Modern approaches with advanced technology can automate and expand the extent and resolution of biodiversity monitoring. We present the development of an innovative system for automated wildlife monitoring in a coastal Natura 2000 nature reserve of the Netherlands with 65 wireless 4G wildlife cameras which are deployed autonomously in the field with 12 V/2A solar panels, i.e. without the need to replace batteries or manually retrieve SD cards. The cameras transmit images automatically (through a mobile network) to a sensor portal, which contains a PostgreSQL database and functionalities for automated task scheduling and data management, allowing scientists and site managers via a web interface to view images and remotely monitor sensor performance (e.g. number of uploaded files, battery status and SD card storage of cameras).

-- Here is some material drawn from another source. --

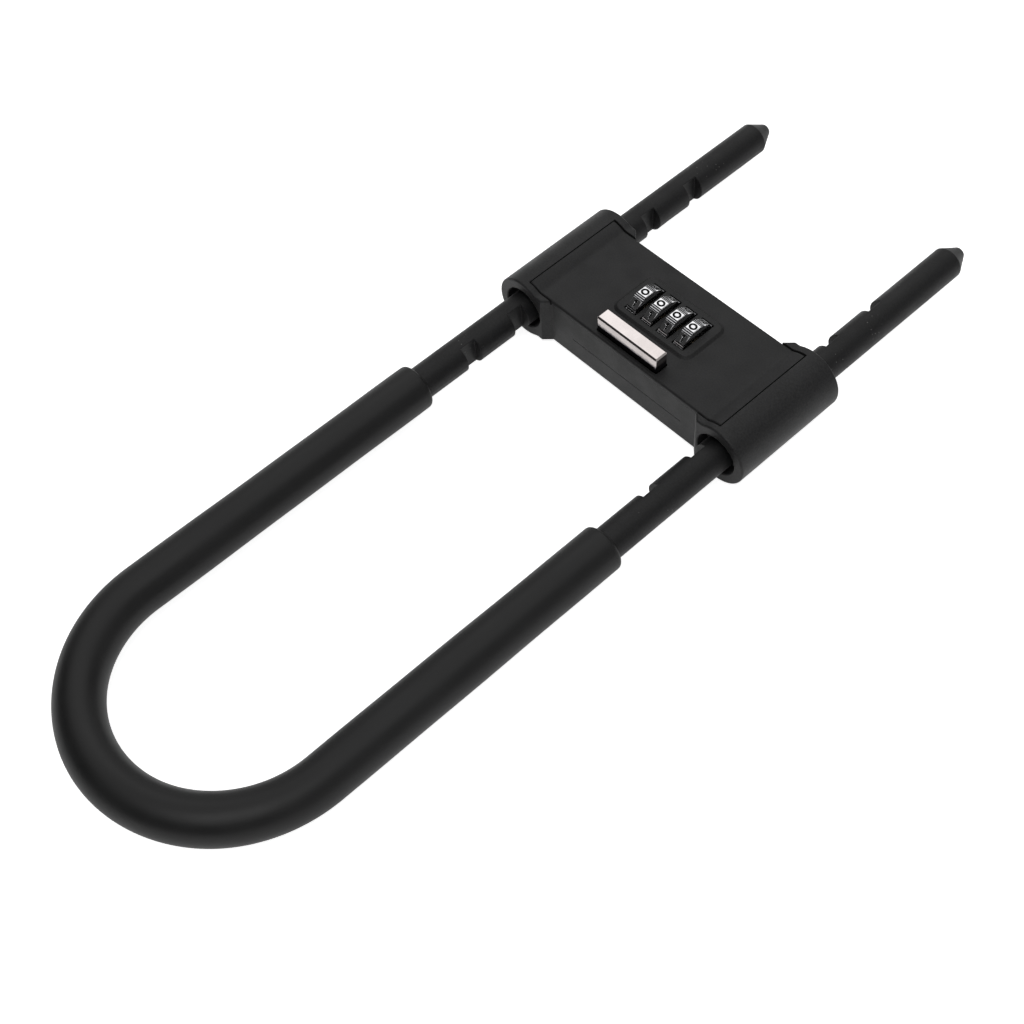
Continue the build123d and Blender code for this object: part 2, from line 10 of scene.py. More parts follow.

The camera trap sampling design combines a grid-based sampling stratified by major habitats with the camera placement along a traditional monitoring route, and with an experimental set-up inside and outside large herbivore exclosures. This provides opportunities for studying the distribution, habitat use, activity, phenology, population structure and community composition of wildlife species and allows comparison of traditional with novel monitoring approaches. Images are transferred via application programming interfaces to external services for automated species identification and long-term data storage. A deep learning model for species identification was tested and showed promising results for identifying focal species. Furthermore, a detailed cost analysis revealed that establishment costs of the automated system are higher but the annual operating costs much lower than those for traditional camera trapping, resulting in the automated system being >40 % more cost-efficient. The developed end-to-end data pipeline demonstrates that continuous monitoring with automated wildlife camera networks is feasible and cost-efficient, with multiple benefits for extending the current monitoring methods. The system can be applied in open habitats of other nature reserves with mobile network coverage.